Prior to the review, the players are able to vote on forming a union. They would be represented by SEIU Local 560, a union that represents other Dartmouth employees—including the players’ classmates who work in dining services.

Dartmouth argued that because courts have rejected the recognition of college athletes as employees, the NLRB should as well. The U.S. Court of Appeals for the Ninth Circuit (Dawson v. NCAA, 2019) and the Seventh Circuit (Berger v. NCAA, 2016) reasoned that college athletes are not employees because their primary relationship to their schools is academic, and they lack an expectation of income.

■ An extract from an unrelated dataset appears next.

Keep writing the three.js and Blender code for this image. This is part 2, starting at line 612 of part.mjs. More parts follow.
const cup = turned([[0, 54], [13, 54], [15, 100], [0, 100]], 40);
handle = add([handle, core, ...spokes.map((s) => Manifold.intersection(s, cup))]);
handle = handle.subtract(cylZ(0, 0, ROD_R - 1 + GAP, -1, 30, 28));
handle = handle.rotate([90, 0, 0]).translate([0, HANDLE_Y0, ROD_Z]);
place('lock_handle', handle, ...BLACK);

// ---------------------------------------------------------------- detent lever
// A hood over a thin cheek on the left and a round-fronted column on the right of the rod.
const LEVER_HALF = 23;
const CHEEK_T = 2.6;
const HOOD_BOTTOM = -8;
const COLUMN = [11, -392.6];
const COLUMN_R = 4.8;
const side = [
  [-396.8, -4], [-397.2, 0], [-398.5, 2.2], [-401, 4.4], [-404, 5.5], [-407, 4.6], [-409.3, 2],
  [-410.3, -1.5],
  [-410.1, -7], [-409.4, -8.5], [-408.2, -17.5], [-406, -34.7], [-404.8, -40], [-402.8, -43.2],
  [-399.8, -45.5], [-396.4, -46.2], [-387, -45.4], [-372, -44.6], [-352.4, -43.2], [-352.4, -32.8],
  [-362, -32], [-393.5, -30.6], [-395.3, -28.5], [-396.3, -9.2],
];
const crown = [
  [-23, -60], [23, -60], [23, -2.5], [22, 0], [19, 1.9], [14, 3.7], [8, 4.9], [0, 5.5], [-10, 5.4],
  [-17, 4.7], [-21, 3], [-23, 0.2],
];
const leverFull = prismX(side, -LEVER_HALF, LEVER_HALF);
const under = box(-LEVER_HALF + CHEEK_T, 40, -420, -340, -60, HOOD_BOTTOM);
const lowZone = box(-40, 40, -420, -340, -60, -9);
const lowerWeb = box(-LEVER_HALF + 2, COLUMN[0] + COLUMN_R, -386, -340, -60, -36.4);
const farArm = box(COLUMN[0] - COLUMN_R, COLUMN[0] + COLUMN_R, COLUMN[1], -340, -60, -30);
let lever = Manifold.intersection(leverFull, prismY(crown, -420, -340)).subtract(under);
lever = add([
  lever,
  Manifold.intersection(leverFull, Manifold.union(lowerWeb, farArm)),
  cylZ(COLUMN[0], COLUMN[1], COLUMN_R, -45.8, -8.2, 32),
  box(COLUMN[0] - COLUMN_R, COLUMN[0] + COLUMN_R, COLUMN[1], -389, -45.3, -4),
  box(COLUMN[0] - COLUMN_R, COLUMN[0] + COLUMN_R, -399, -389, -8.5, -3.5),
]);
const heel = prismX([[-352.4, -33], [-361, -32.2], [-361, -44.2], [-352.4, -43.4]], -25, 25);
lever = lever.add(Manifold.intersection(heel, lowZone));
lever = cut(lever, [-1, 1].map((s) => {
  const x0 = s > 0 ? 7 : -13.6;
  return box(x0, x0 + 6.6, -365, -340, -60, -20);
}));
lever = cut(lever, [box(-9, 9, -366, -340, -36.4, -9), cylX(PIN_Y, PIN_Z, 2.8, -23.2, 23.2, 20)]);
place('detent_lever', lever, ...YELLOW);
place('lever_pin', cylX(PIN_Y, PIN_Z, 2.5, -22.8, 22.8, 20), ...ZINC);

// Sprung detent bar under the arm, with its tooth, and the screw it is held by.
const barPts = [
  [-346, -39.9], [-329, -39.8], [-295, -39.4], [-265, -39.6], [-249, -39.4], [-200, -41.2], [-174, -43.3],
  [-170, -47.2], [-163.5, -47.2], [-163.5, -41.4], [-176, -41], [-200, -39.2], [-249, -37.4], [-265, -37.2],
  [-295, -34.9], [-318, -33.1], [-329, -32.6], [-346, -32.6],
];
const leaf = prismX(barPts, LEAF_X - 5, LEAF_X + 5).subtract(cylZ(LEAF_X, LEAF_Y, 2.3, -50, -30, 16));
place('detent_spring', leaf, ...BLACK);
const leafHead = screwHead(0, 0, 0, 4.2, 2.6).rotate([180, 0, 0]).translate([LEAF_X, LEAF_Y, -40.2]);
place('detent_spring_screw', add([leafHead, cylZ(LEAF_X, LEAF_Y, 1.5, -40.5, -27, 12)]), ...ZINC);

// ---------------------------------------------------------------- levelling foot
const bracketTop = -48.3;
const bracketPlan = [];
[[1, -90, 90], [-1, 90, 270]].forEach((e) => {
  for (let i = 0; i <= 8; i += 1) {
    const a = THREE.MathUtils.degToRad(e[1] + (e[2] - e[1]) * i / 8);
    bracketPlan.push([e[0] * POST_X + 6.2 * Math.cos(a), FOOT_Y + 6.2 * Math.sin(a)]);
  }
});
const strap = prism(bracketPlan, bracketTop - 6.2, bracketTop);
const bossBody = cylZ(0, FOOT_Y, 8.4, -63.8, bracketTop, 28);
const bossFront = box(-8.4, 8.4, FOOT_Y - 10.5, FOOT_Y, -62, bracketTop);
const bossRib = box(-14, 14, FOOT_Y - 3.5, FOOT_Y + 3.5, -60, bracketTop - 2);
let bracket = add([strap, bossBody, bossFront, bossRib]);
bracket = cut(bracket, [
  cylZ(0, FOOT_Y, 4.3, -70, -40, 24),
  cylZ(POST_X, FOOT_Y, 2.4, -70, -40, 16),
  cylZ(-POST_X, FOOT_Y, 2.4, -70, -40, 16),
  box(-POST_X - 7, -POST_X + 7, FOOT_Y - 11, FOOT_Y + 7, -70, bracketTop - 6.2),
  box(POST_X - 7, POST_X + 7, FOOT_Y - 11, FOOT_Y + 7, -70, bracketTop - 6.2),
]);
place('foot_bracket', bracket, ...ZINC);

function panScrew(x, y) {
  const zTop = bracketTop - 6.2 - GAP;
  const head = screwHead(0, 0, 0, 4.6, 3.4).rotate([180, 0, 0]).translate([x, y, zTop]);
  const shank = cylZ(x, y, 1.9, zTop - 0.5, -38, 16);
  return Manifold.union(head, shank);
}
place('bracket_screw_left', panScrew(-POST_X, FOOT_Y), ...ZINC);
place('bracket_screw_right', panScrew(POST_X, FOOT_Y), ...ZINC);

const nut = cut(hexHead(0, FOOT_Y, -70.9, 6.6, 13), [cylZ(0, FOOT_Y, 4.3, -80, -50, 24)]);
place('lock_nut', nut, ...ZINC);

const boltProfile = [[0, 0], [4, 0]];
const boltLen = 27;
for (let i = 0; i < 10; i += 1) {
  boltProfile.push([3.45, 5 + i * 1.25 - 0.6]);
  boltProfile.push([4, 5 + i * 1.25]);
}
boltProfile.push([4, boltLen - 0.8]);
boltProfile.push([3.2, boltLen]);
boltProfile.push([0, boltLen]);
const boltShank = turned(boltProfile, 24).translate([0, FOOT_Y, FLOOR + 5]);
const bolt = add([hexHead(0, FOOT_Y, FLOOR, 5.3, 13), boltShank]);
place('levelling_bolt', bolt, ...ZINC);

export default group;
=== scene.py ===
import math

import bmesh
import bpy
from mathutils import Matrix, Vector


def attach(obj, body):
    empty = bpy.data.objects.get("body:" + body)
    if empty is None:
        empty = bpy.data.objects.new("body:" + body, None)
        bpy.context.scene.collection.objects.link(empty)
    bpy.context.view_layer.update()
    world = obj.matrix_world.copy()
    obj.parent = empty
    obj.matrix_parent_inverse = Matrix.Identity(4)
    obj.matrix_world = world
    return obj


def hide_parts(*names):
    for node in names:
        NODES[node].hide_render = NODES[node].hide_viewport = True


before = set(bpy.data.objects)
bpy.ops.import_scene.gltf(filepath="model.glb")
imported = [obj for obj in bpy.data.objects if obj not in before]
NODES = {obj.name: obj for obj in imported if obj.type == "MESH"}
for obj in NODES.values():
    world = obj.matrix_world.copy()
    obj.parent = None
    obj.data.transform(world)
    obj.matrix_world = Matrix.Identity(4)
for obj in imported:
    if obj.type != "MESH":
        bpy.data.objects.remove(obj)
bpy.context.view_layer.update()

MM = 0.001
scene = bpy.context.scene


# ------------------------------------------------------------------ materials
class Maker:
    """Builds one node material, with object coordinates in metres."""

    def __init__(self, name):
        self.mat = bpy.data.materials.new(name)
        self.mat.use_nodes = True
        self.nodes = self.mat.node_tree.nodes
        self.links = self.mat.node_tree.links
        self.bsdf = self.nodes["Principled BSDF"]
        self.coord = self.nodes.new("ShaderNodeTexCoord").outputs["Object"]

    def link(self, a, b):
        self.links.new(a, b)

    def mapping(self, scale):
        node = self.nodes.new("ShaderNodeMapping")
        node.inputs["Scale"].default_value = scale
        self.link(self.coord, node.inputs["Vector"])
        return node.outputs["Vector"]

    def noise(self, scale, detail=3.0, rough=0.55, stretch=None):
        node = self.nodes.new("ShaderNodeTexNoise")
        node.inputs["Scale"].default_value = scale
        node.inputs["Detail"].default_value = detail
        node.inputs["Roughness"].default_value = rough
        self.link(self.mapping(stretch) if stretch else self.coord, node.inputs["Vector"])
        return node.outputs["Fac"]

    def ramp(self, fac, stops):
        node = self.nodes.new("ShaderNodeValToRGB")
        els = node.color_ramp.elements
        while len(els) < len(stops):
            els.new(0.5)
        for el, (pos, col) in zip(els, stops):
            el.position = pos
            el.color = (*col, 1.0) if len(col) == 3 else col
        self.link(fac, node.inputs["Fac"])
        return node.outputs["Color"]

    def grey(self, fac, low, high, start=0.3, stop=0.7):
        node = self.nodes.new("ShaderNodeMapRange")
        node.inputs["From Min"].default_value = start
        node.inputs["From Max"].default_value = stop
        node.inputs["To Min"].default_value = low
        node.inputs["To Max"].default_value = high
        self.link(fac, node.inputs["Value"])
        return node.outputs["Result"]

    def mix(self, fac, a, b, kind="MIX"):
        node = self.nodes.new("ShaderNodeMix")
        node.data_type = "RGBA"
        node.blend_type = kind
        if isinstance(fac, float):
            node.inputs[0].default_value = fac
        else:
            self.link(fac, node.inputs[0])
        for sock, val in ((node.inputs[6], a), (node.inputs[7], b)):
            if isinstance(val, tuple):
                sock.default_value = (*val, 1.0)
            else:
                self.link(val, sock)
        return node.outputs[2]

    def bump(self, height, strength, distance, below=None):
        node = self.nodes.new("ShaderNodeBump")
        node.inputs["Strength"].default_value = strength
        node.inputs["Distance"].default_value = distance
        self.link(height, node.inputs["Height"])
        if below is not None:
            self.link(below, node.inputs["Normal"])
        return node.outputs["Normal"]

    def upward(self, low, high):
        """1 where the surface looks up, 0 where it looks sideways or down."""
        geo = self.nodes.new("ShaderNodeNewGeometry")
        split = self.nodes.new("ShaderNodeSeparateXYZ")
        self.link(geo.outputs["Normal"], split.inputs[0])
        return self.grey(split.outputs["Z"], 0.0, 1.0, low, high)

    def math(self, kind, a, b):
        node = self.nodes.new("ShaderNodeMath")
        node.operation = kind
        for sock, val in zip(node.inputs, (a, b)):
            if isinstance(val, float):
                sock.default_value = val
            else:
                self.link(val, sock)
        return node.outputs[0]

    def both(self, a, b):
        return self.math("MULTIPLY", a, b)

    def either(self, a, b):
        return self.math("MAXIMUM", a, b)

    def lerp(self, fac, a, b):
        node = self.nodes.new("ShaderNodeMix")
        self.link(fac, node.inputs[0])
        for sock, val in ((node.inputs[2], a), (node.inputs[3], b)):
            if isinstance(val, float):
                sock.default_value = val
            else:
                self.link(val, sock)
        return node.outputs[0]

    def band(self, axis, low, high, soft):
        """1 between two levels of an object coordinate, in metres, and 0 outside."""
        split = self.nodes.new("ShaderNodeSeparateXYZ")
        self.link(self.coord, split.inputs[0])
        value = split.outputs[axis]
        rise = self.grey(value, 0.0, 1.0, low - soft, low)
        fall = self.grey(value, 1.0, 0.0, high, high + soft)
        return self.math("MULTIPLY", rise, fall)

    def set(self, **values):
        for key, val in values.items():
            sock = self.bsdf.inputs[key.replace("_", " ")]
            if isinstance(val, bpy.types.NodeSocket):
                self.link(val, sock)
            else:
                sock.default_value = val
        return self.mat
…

Sacks was unpersuaded, stressing “the basketball players at issue here perform work which benefits Dartmouth.” Sacks also noted she’s “not bound” by conflicting decisions in federal courts of appeal. Dartmouth will likely resurface these arguments in an appeal to the agency board in D.C. and hope they have more traction there.

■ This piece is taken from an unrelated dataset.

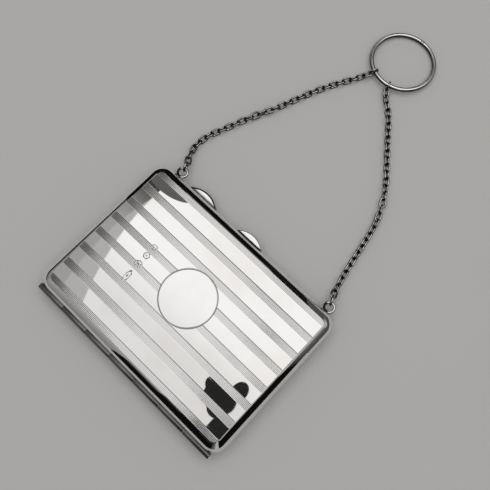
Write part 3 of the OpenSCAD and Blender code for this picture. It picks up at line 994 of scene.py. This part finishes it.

Sacks isn’t the first regional director to find a Division I team are employees of their school. In 2014, Peter Ohr, then the NLRB’s Chicago regional director, reached the same conclusion with respect to Northwestern football players. The school successfully appealed to the agency’s board, which voted 5-0 for the university on grounds the recognition of some college athletes as employees but not others would not be workable; the NLRA only governs private employers (including private colleges) whereas athletes at public universities are governed by applicable state labor laws. The board at the time also suggested other branches of government, such as Congress, ought to consider the issue.

Since then, Congress has taken no action, despite holding hearings. Meanwhile, multiple courts have criticized amateurism in college sports, most notably the U.S. Supreme Court in NCAA v. Alston (2021). It’s possible the board will view the subject differently a decade later, in an era where judges have openly rebuked NCAA rules and college athletes can earn income through NIL.

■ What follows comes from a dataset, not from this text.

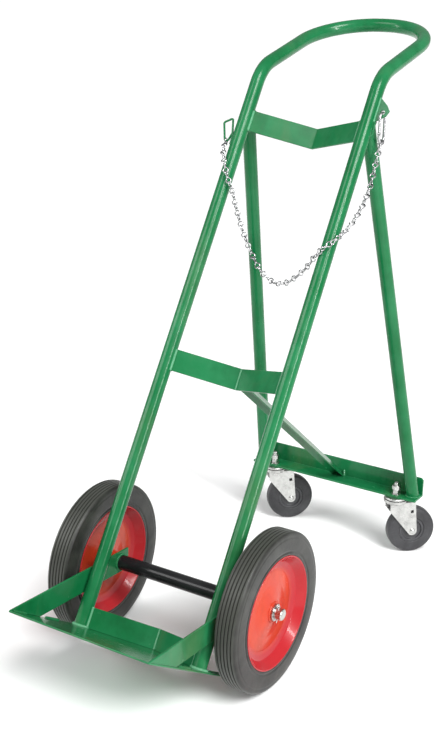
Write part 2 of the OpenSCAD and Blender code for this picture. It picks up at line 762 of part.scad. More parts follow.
hook_half = (hook_w - hook_wire) / 2;
hook_bend = hook_half - 0.5;
gate_r = hook_wire / 2 - 0.4;
gate_pivot = -hook_drop + hook_bend + 8;
gate_top = -hook_bend - 4.4;
tongue_half = 1.2;
rivet_r = 1;

module snap_hook() {
    nose = gate_top + 0.4;
    shank_end = gate_pivot - hook_wire / 2 - 0.5;
    color(zinc) hook_place() difference() {
        union() {
            upright_plane() bent_bar(
                [[-hook_half, shank_end], [-hook_half, -hook_drop], [hook_half, -hook_drop],
                 [hook_half, 0], [-hook_half, 0], [-hook_half, nose]],
                [0, hook_bend, hook_bend, hook_bend, hook_bend, 0], hook_wire / 2);
            translate([-tongue_half, -hook_half, gate_pivot]) rotate([0, 90, 0])
                cylinder(h = 2 * tongue_half, r = hook_wire / 2 - 0.2);
            translate([-tongue_half, -hook_half - 2, shank_end - past])
                cube([2 * tongue_half, 4, gate_pivot - shank_end + past]);
        }
        translate([-hook_wire, -hook_half, gate_pivot]) rotate([0, 90, 0])
            cylinder(h = 2 * hook_wire, r = rivet_r);
    }
}

module snap_hook_gate() {
    cheek_gap = 0.2;
    color(zinc) hook_place() difference() {
        union() {
            translate([0, -hook_half, gate_pivot]) cylinder(h = gate_top - gate_pivot, r = gate_r);
            translate([-gate_r, -hook_half, gate_pivot]) rotate([0, 90, 0])
                cylinder(h = 2 * gate_r, r = hook_wire / 2);
        }
        translate([-tongue_half - cheek_gap, -hook_half - hook_wire, gate_pivot - hook_wire])
            cube([2 * (tongue_half + cheek_gap), 2 * hook_wire, hook_wire * 1.6]);
        translate([-hook_wire, -hook_half, gate_pivot]) rotate([0, 90, 0])
            cylinder(h = 2 * hook_wire, r = rivet_r + run_gap);
    }
}

module snap_hook_rivet() {
    head_r = 1.9;
    head_t = 0.8;
    head_gap = 0.1;
    half = gate_r + head_gap;
    color(zinc) hook_place() translate([0, -hook_half, gate_pivot]) rotate([0, 90, 0])
        rotate_extrude() polygon([
            [0, -half - head_t], [head_r, -half - head_t], [head_r, -half], [rivet_r, -half],
            [rivet_r, half], [head_r, half], [head_r, half + head_t], [0, half + head_t]
        ]);
}

// ---- drawing ---------------------------------------------------------------------------

frame_tube();
toe_plate();
side_rail(-1);  // left_side_rail
side_rail(1);  // right_side_rail
upper_bracket();
middle_bracket();
lower_bracket();
rear_leg(-1);  // left_rear_leg
rear_leg(1);  // right_rear_leg
rear_crossbar();
rear_strut();
axle_tube();
axle();
axle_inner_washers();
axle_outer_washers();
axle_split_pins();
left_chain_eye();
right_chain_tab();
chain();
snap_hook();
snap_hook_gate();
snap_hook_rivet();
tyre(-1);  // left_tyre
outer_disc(-1);  // left_outer_disc
inner_disc(-1);  // left_inner_disc
hub(-1);  // left_hub
hub_bushes(-1);  // left_hub_bushes
tyre(1);  // right_tyre
outer_disc(1);  // right_outer_disc
inner_disc(1);  // right_inner_disc
hub(1);  // right_hub
hub_bushes(1);  // right_hub_bushes
caster_washers();
caster_nuts();
caster_cap(-1);  // left_caster_cap
caster_stem(-1);  // left_caster_stem
caster_balls(-1);  // left_caster_balls
caster_fork(-1);  // left_caster_fork
caster_axle_bolt(-1);  // left_caster_axle_bolt
caster_axle_nut(-1);  // left_caster_axle_nut
caster_bush(-1);  // left_caster_bush
caster_core(-1);  // left_caster_core
caster_tyre(-1);  // left_caster_tyre
caster_cap(1);  // right_caster_cap
caster_stem(1);  // right_caster_stem
caster_balls(1);  // right_caster_balls
caster_fork(1);  // right_caster_fork
caster_axle_bolt(1);  // right_caster_axle_bolt
caster_axle_nut(1);  // right_caster_axle_nut
caster_bush(1);  // right_caster_bush
caster_core(1);  // right_caster_core
caster_tyre(1);  // right_caster_tyre
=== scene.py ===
"""Gas cylinder trolley: the finished looks of its frame, wheels, casters and chain."""

import json
from math import acos, atan2, cos, pi, radians, sin

import bpy
from bpy.props import FloatProperty, FloatVectorProperty, IntProperty, PointerProperty
from mathutils import Euler, Matrix, Vector

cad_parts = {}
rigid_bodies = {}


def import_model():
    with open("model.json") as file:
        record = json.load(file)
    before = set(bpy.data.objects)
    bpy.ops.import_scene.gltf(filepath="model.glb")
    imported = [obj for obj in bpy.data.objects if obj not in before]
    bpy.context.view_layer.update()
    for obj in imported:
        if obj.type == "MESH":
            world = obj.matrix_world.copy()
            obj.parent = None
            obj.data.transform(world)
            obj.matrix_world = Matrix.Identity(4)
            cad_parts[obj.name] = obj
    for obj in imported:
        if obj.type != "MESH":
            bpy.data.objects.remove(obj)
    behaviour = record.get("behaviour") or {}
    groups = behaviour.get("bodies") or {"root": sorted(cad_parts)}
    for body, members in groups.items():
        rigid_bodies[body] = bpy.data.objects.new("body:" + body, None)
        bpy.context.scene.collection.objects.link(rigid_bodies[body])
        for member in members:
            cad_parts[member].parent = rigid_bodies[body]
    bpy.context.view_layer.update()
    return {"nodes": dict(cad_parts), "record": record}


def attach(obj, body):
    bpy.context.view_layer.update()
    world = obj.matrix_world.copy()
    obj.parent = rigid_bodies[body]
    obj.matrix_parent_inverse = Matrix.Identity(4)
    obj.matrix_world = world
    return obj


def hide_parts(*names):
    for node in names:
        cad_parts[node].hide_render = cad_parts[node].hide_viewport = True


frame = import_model()

bl_info = {
    "name": "Gas cylinder trolley",
    "version": (1, 0, 0),
    "blender": (4, 5, 0),
    "location": "View3D > Sidebar > Trolley",
    "description": "Finished pieces of a gas cylinder trolley",
    "category": "Add Mesh",
}

MM = 0.001
SIDES = (("left", -1), ("right", 1))

# Points closer than these are one: in a drawn outline, and in a copied construction node
SAME_POINT = 0.000002
SAME_CORNER = 0.00001

# Rounding of the edges of small pieces, in metres
SHARP_EDGE = 0.0002
FINE_EDGE = 0.0003
SOFT_EDGE = 0.0004
FORK_EDGE = 0.0005
HUB_EDGE = 0.0006

# Faces that meet at this many degrees or more have an edge between them
CORNER = 32.0

# Flats round the smaller turned pieces
FEW_STEPS = 96


def length(label, text, default):
    """A size in metres that the panel shows."""
    return FloatProperty(
        name=label, description=text, default=default, min=0.0, unit="LENGTH", precision=4
    )


def angle(label, text, degrees):
    """A turn that the panel shows in degrees."""
    return FloatProperty(name=label, description=text, default=radians(degrees), subtype="ANGLE")


def colour(label, text, default):
    """A paint or metal colour that the panel shows."""
    return FloatVectorProperty(
        name=label, description=text, default=default, min=0.0, max=1.0, size=3, subtype="COLOR"
    )


class TrolleySizes(bpy.types.PropertyGroup):
    lean: angle("Lean", "Lean of the uprights back from vertical", 32.25)
    foot_y: length("Foot Y", "Foot of the uprights along the trolley, towards the toe plate", 0.430093)
    foot_z: length("Foot height", "Height of the foot of the uprights", 0.09754)
    upright_x: length("Upright", "Distance of an upright's centreline from the middle", 0.1525)
    upright_length: length("Upright length", "Centreline length of an upright", 1.337)
    tube_radius: length("Tube radius", "Outside radius of the frame tubes", 0.016)
    edge: length("Edge rounding", "Rounding of the edges of the flat bars and plate", 0.0010)
    weld: length("Weld bead", "Radius of a weld bead", 0.0036)
    weld_step: length("Weld ripple", "Distance between the ripples of a weld bead", 0.0028)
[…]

College athletes at Dartmouth and other D-I programs have reported spending more than 40 hours per week for sports, scheduling courses so they do not interfere with their team, submitting timecards and performing fundraising work where they are instructed to meet with potential donors. These and other factors have suggested they are functioning as employees.

While Dartmouth’s basketball players, unlike many Northwestern football players, do not receive athletic scholarships, Sacks said that they still receive plenty of benefits, including equipment and apparel, academic support and sports psychology, that sets them apart from other Dartmouth students. Regardless of whether the value of these benefits was less than that of a full scholarship, the players “perform work in exchange for compensation,” Sacks determined.

She similarly concluded that the players’ employee status did not rest on how much (or little) money the basketball team made.

“While there is some factual dispute as to how much revenue is generated by the men’s basketball program, and whether that program is profitable, the profitability of any given business does not affect the employee status of the individuals who perform work for that business,” she wrote.

Should Dartmouth players eventually enter into collective bargaining with their school, one advantage for the school is negotiated terms—not only for pay but for health care and work reimbursements—would be immune from antitrust scrutiny.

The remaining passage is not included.